*Short problem*: Of the records that follow, copy only the lines from the line containing "# The origin" to the line containing "bpy.data.objects.remove(obj)", both included, exactly as written.

[Entries with model source code]
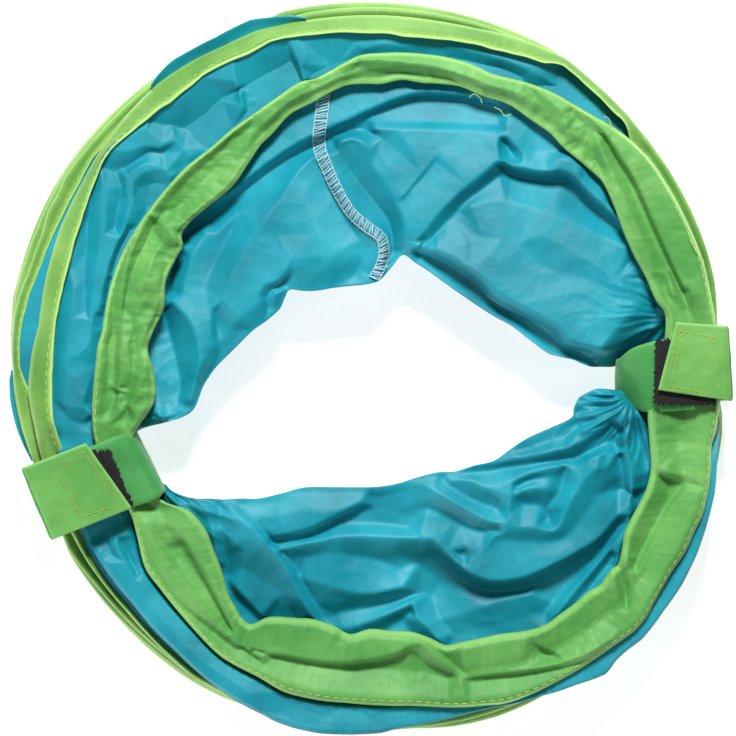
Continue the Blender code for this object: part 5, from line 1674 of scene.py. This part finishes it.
def make_camera():
    camera = bpy.data.objects.new("camera", bpy.data.cameras.new("camera"))
    bpy.context.scene.collection.objects.link(camera)
    camera.location = ((IMAGE / 2 - CENTRE[0]) * PIXEL, (CENTRE[1] - IMAGE / 2) * PIXEL, CAMERA_Z)
    camera.data.lens = SENSOR * (CAMERA_Z - LEVEL) / (IMAGE * PIXEL)
    camera.data.clip_start = 0.1
    camera.data.clip_end = 50.0
    bpy.context.scene.camera = camera


def make_lamps():
    for name, spot, size, power in LAMPS:
        data = bpy.data.lights.new(name, "AREA")
        data.shape = "SQUARE"
        data.size = size
        data.energy = power
        lamp = bpy.data.objects.new(name, data)
        bpy.context.scene.collection.objects.link(lamp)
        lamp.location = spot
        yaw = math.atan2(spot[1], spot[0])
        tilt = math.atan2(math.hypot(spot[0], spot[1]), spot[2])
        lamp.rotation_euler = (0.0, tilt, yaw)


def make_world():
    """A dim, slightly cool sky that the camera sees as white."""
    world = bpy.data.worlds.new("studio")
    bpy.context.scene.world = world
    world.use_nodes = True
    tree = world.node_tree
    back = tree.nodes["Background"]
    back.inputs["Color"].default_value = (0.93, 0.97, 1.0, 1.0)
    back.inputs["Strength"].default_value = 0.10
    white = tree.nodes.new("ShaderNodeBackground")
    white.inputs["Color"].default_value = (1.0, 1.0, 1.0, 1.0)
    white.inputs["Strength"].default_value = 1.0
    path = tree.nodes.new("ShaderNodeLightPath")
    either = tree.nodes.new("ShaderNodeMath")
    either.operation = "MAXIMUM"
    tree.links.new(path.outputs["Is Camera Ray"], either.inputs[0])
    tree.links.new(path.outputs["Is Transmission Ray"], either.inputs[1])
    mix = tree.nodes.new("ShaderNodeMixShader")
    tree.links.new(either.outputs[0], mix.inputs[0])
    tree.links.new(back.outputs[0], mix.inputs[1])
    tree.links.new(white.outputs[0], mix.inputs[2])
    tree.links.new(mix.outputs[0], tree.nodes["World Output"].inputs["Surface"])


def make_floor():
    corners = np.array([[-1, -1, 0], [1, -1, 0], [1, 1, 0], [-1, 1, 0]]) * FLOOR_HALF
    mesh_object("floor", corners, np.array([[0, 1, 2, 3]]), floor_material())


make_camera()
make_lamps()
make_world()
make_floor()
bpy.context.scene.view_settings.view_transform = "Standard"
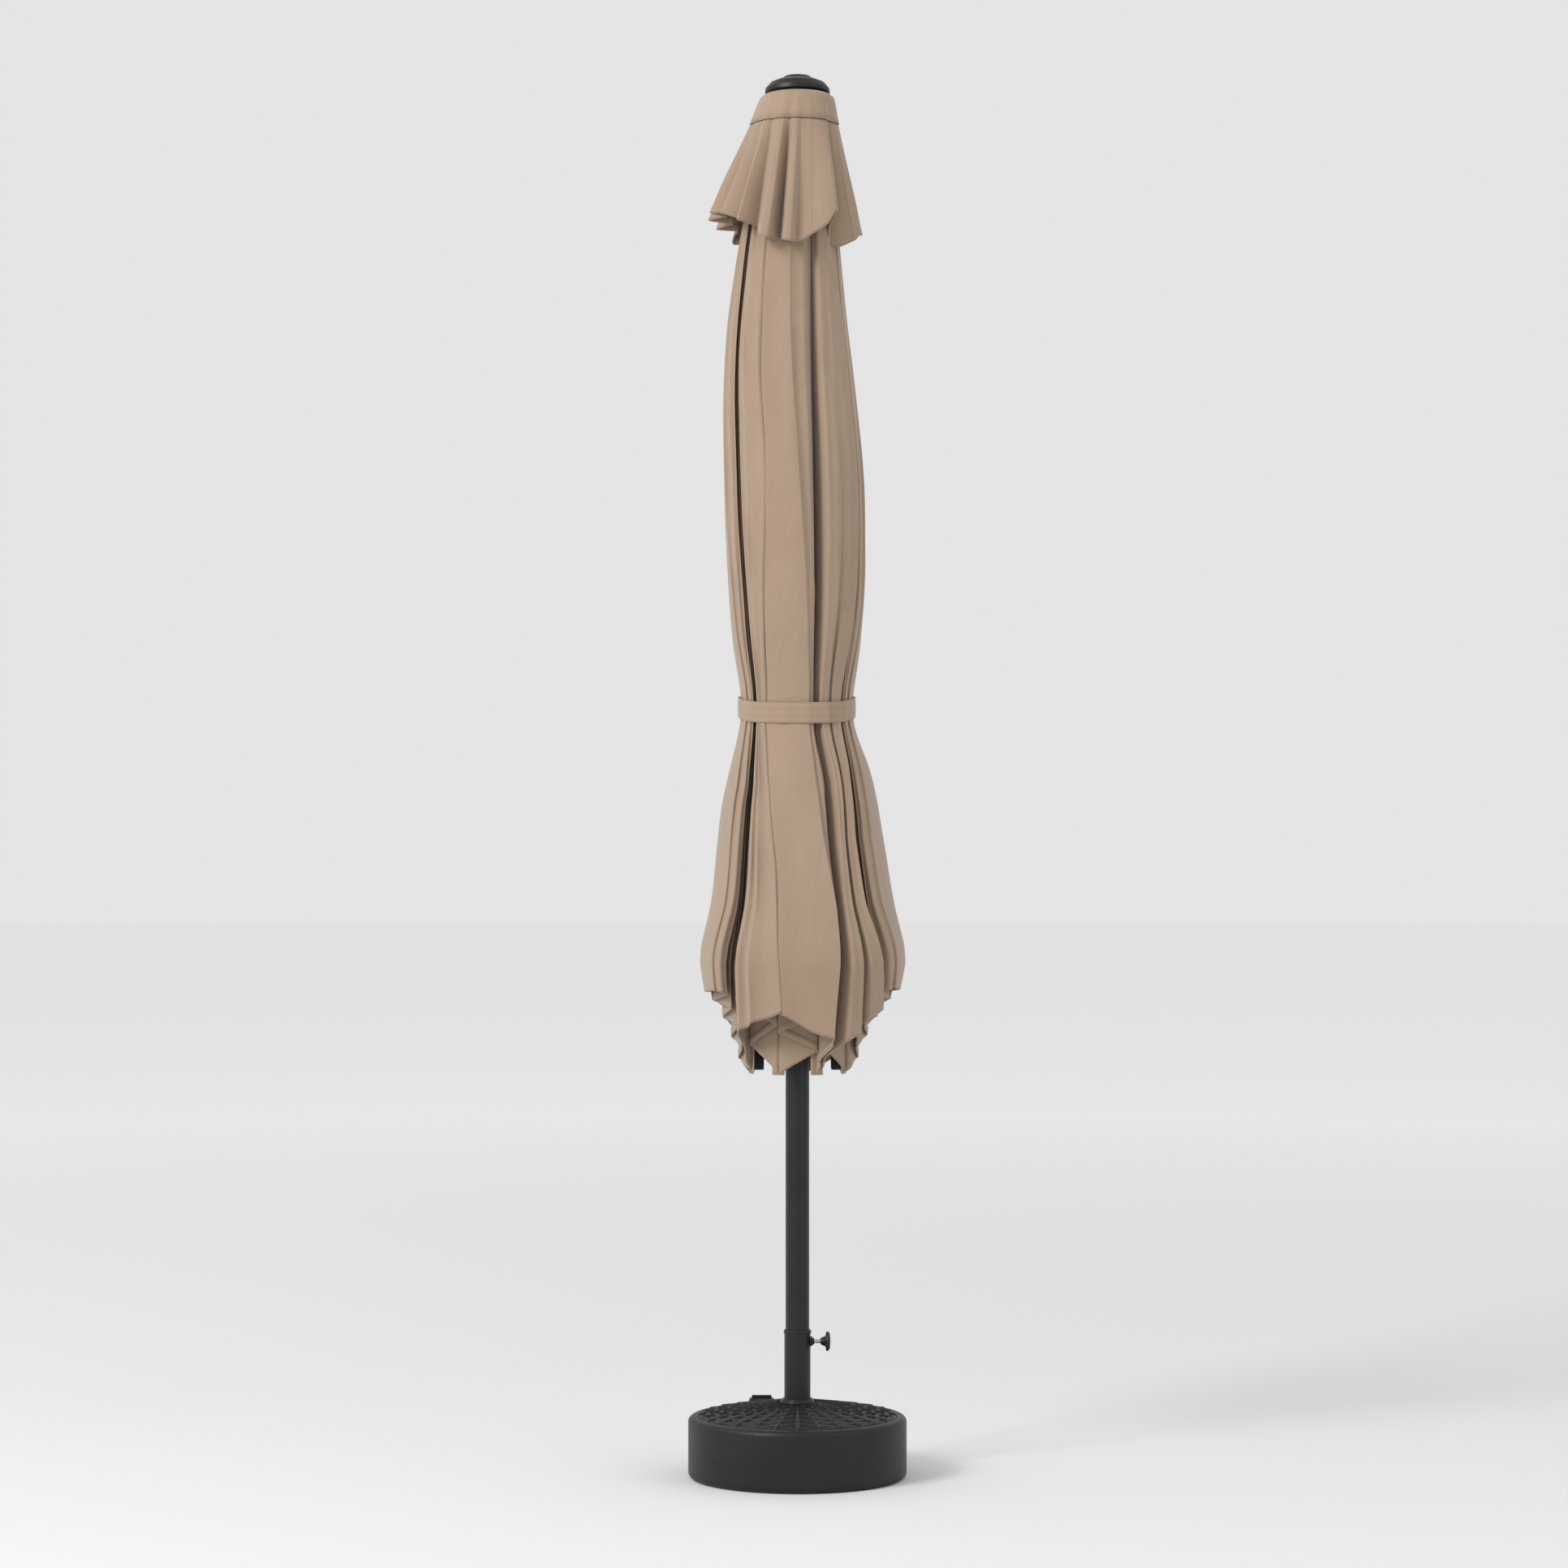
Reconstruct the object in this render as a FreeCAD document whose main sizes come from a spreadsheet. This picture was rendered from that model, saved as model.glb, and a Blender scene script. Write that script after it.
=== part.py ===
"""Patio umbrella with base: a crank-lift market umbrella, closed and tied, standing in its ballast base.

Frame: +Z up, origin on the ground at the pole's axis, millimetres. The crank is at +Y, the clamp knob at +X.
"""
import FreeCAD
import Part
import math
import os

V = FreeCAD.Vector
RIBS = 8
DIMS = {
    # the base
    "base_radius": 175, "base_height": 98, "seam_height": 40, "shell_wall": 3, "crown_height": 116,
    "tube_radius": 21, "tube_bore": 19.6, "tube_top": 230, "flange_radius": 60,
    "fill_x": -58, "fill_y": 118, "fill_bore": 16,
    "clamp_height": 217, "screw_radius": 3, "knob_radius": 16,
    # the pole
    "pole_radius": 19, "pole_bore": 17.6, "pole_foot": 10.2, "pole_joint": 880, "pole_top": 2207,
    # the folding frame: rib and strut have equal arms, so they turn by equal and opposite angles
    "pivot_radius": 30, "pivot_height": 2188, "rib_length": 1535, "arm_length": 540, "folded_angle": 1,
    "rib_offset": 12, "hub_radius": 50, "slot_width": 4.8, "wire_radius": 1.5,
    # the crank
    "crank_height": 990, "housing_radius": 34, "arm_reach": 76, "drum_radius": 12.56,
    # the cloth
    "cloth": 3, "strap_height": 1225, "strap_radius": 93.5, "strap_width": 33,
}

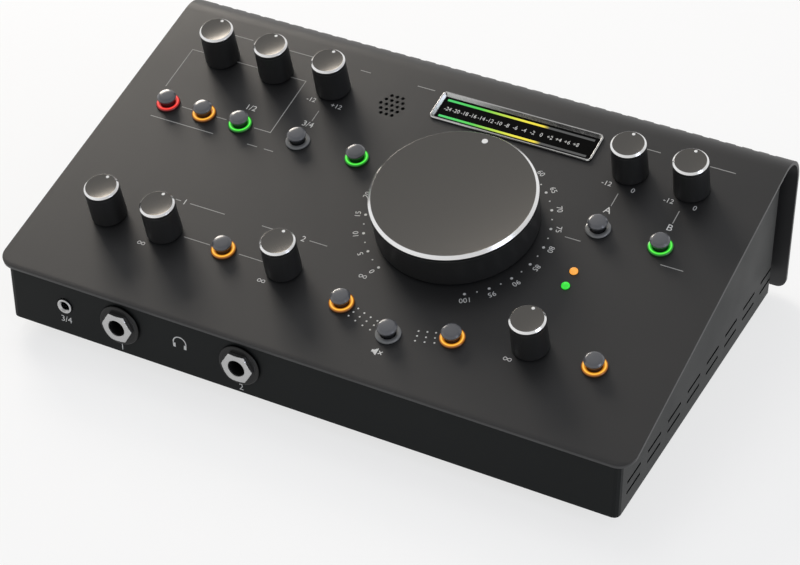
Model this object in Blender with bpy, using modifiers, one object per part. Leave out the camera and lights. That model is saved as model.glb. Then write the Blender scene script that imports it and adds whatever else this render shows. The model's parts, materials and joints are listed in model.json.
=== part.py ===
"""Desktop studio monitor controller, modelled as an assembly of its separate pieces.

All sizes are metres. X runs to the right, Y to the rear and Z up, and the origin lies
on the table under the middle of the outer box. The case is drawn from the front edge of
its panel backwards, and an empty moves it to the middle. A second empty lies in the top
face of the sloped panel: what sits on the panel is placed in its frame, with X across,
Y up the slope and Z out of the panel.
"""
import math

import bmesh
import bpy
from mathutils import Matrix, Vector

# Fits that all pieces share
FIT = 0.0003
CUT = 0.003
HOLE_SEGMENTS = 12
WELD = 0.000001
SHARP_ANGLE = math.radians(35)

# Sheet cover: sloped panel, bend and rear plate in one piece
PANEL_WIDTH = 0.262
PANEL_SLOPE = math.radians(14.54)
FRONT_HEIGHT = 0.0322
COVER_DEPTH = 0.1597
COVER_SHEET = 0.0015
BEND_RADIUS = 0.0139
BEND_STEPS = 7
REAR_PLATE_LIFT = 0.0039
FRONT_CORNER_RADIUS = 0.0067
REAR_CORNER_RADIUS = 0.004
CORNER_STEPS = 3

# Row of vents that cut through the bend
VENT_PITCH = 0.00675
VENT_WIDTH = 0.0034
VENT_START_ANGLE = math.radians(25)
VENT_DROP = 0.0065
VENT_SIDE_MARGIN = 0.006

# Chassis tray under the cover
CHASSIS_FRONT_INSET = 0.0017
CHASSIS_SIDE_INSET = 0.0039
CHASSIS_REAR_GAP = 0.0068
CHASSIS_SHEET = 0.0012
CHASSIS_CORNER_RADIUS = 0.0025
CHASSIS_FLANGE = 0.009
WINDOW_SIDE_MARGIN = 0.010
WINDOW_SILL = 0.0028
WINDOW_HEIGHT = 0.0345

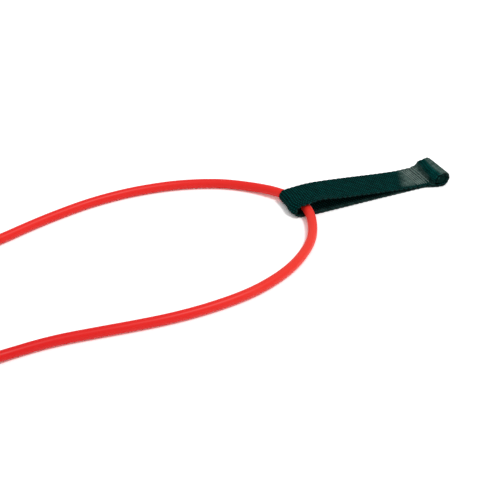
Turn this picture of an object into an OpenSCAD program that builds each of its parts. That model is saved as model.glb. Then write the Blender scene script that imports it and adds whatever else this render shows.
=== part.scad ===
// Elastic exercise tube with two foam grip handles and a webbing door anchor.
// The set lies on a flat surface at z = 0. The origin is on the underside of the
// anchor strap, below the place where the tube crosses the strap's centre line.
// +X runs along the anchor strap to its rolled stopper, and +Z is up.

/* [Tube] */
// Outside diameter of the elastic tube
tube_d = 10; // [8:0.5:11]
// Bore of the elastic tube, which the end plugs fill
tube_bore = 5; // [4:0.5:6]
// Diameter of the head of an end plug
plug_head_d = 14; // [13:0.5:17]
// Length of the head of an end plug
plug_head_len = 8; // [6:1:10]
// Length of the stem of an end plug inside the tube
plug_stem_len = 14; // [8:1:16]
// Length of tube that shows between an eyelet and its plug
plug_slack = 6; // [4:1:9]

/* [Door anchor] */
// Width of the anchor webbing
anchor_w = 38; // [30:1:50]
// Thickness of one layer of the anchor webbing
anchor_t = 1.6; // [1.2:0.1:2]
// Room between the tube and the strap above, below and beside it
loop_room = 1; // [0.8:0.1:1.4]
// Distance from the origin to the middle of the rolled stopper
stopper_x = 158; // [140:1:190]
// Length of the part where the two layers are sewn flat together
seam_len = 19; // [16:1:30]
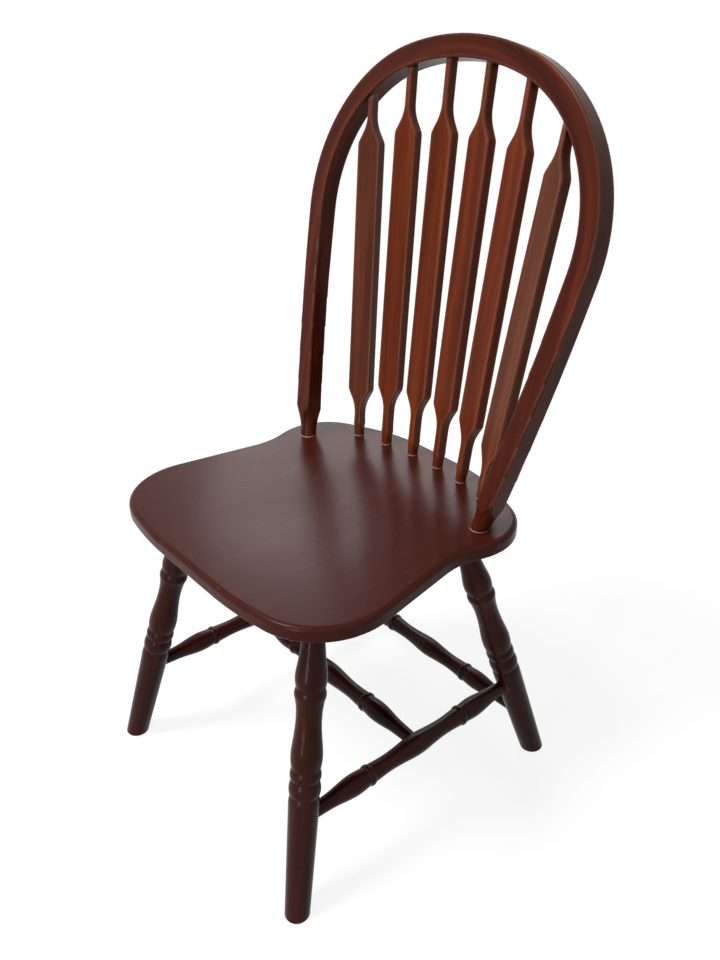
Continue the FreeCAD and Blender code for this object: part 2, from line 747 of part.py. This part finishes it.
def main():
    pieces = {}
    holes_in_seat = make_base(pieces) + make_back(pieces)
    pieces["seat"] = make_seat(holes_in_seat)
    # The origin is on the floor, below the middle of the chair's whole extent
    extent = Part.makeCompound(list(pieces.values())).optimalBoundingBox(False, False)
    to_origin = Vector(-extent.Center.x, -extent.Center.y, 0)
    os.makedirs("parts", exist_ok=True)
    for name, piece in pieces.items():
        piece.translate(to_origin)
        piece.exportStep(os.path.join("parts", name + ".step"))
        state = "valid" if piece.isValid() else "NOT VALID"
        print("%-22s %s, %.1f cm3" % (name, state, piece.Volume / 1000))
    print("shift to the origin: %.3f, %.3f" % (to_origin.x, to_origin.y))
    print("extent: %.2f x %.2f x %.2f" % (extent.XLength, extent.YLength, extent.ZLength))


main()
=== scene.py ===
import math

import bpy
import numpy as np
from mathutils import Matrix, Vector


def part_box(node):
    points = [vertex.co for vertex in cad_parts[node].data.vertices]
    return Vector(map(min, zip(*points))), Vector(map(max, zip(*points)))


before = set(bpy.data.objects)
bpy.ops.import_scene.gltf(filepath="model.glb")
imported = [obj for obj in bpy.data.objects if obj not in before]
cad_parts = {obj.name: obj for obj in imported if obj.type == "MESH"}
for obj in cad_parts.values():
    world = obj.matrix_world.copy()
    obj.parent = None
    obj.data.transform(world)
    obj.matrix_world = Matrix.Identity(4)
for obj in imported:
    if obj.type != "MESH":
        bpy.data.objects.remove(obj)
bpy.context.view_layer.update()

# A hoop-back side chair of dark stained and lacquered wood, in metres, +Z up.
# The sitter faces -Y, and +X is the sitter's left hand.
# Angles are in degrees, and colours are written as they look on a screen, from 0 to 255.

# Camera: where it stands, which way it looks, and its turn about its own axis
CAMERA_PLACE = (0.9197, -0.6921, 1.1187)
CAMERA_AZIMUTH = 51.044
CAMERA_ELEVATION = 29.034
CAMERA_ROLL = -1.208
CAMERA_LENS = 34.73
CAMERA_SENSOR = 36.0

# Stage: the floor is white to the eye where lit, as a glow and a diffuse share together
FLOOR_SIZE = 400.0
FLOOR_COLOUR = (112, 112, 112)
FLOOR_GLOW = 0.86
SKY_STRENGTH = 0.26
BACKGROUND_STRENGTH = 1.0

# Lamps: azimuth from the sitter's forward way towards the sitter's left, and elevation.
# The key gives parallel light, with its strength, the angle that it fills and where it stands.
KEY_AZIMUTH = -25.0
KEY_ELEVATION = 58.0
KEY_STRENGTH = 2.4
KEY_ANGLE = 16.0
KEY_DISTANCE = 3.0
# The panels then have their distance from the seat, width, height and power
PANELS = {
    "front_strip": (20.0, 8.0, 2.8, 0.22, 1.5, 22.0),
    "rear_panel": (-131.0, 31.0, 3.0, 1.5, 0.9, 22.0),
}

# Hoop: how far it leans back, and the centre of its upper arc in its own plane
HOOP_LEAN = 15.3
HOOP_BEND_HEIGHT = 0.357
HOOP_BEND_RADIUS = 0.225

# Where the finish stops at the foot of a piece that stands on the seat
SEAT_TOP = 0.450
BARE_LINE = 0.0009
BARE_WOOD = (205, 170, 150)

# Painted shade in hollows, and edges made paler, partly as wear and partly as a painted highlight: how
# far round each looks, between which two degrees of openness it grows, how much of it shows at most, and
# the rays spent on it
PAINTED_SHADE_REACH = 0.010
PAINTED_SHADE_RANGE = (0.95, 0.45)
PAINTED_SHADE_MOST = 0.75
WEAR_AND_HIGHLIGHT_REACH = 0.006
WEAR_AND_HIGHLIGHT_RANGE = (0.80, 0.50)
WEAR_AND_HIGHLIGHT_MOST = 0.85
OPENNESS_RAYS = 6

# Marks in the wood: how densely each lies across the grain and along it, per metre, and
# the stretch of its noise in which it grows
FIGURE_DENSITY = (75.0, 3.5)
FIGURE_STOPS = (0.30, 0.52, 0.74)
STREAK_DENSITY = (520.0, 9.0)
STREAK_RANGE = (0.35, 0.75)
PORE_DENSITY = (1900.0, 55.0)
PORE_RANGE = (0.60, 0.70)
PORE_DEPTH = 0.0002
PORE_RELIEF = 0.12
# The pore colour also serves as the painted shade in hollows
PORE_AND_SHADE_COLOUR = (20, 8, 6)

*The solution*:
    # The origin is on the floor, below the middle of the chair's whole extent
    extent = Part.makeCompound(list(pieces.values())).optimalBoundingBox(False, False)
    to_origin = Vector(-extent.Center.x, -extent.Center.y, 0)
    os.makedirs("parts", exist_ok=True)
    for name, piece in pieces.items():
        piece.translate(to_origin)
        piece.exportStep(os.path.join("parts", name + ".step"))
        state = "valid" if piece.isValid() else "NOT VALID"
        print("%-22s %s, %.1f cm3" % (name, state, piece.Volume / 1000))
    print("shift to the origin: %.3f, %.3f" % (to_origin.x, to_origin.y))
    print("extent: %.2f x %.2f x %.2f" % (extent.XLength, extent.YLength, extent.ZLength))


main()
=== scene.py ===
import math

import bpy
import numpy as np
from mathutils import Matrix, Vector


def part_box(node):
    points = [vertex.co for vertex in cad_parts[node].data.vertices]
    return Vector(map(min, zip(*points))), Vector(map(max, zip(*points)))


before = set(bpy.data.objects)
bpy.ops.import_scene.gltf(filepath="model.glb")
imported = [obj for obj in bpy.data.objects if obj not in before]
cad_parts = {obj.name: obj for obj in imported if obj.type == "MESH"}
for obj in cad_parts.values():
    world = obj.matrix_world.copy()
    obj.parent = None
    obj.data.transform(world)
    obj.matrix_world = Matrix.Identity(4)
for obj in imported:
    if obj.type != "MESH":
        bpy.data.objects.remove(obj)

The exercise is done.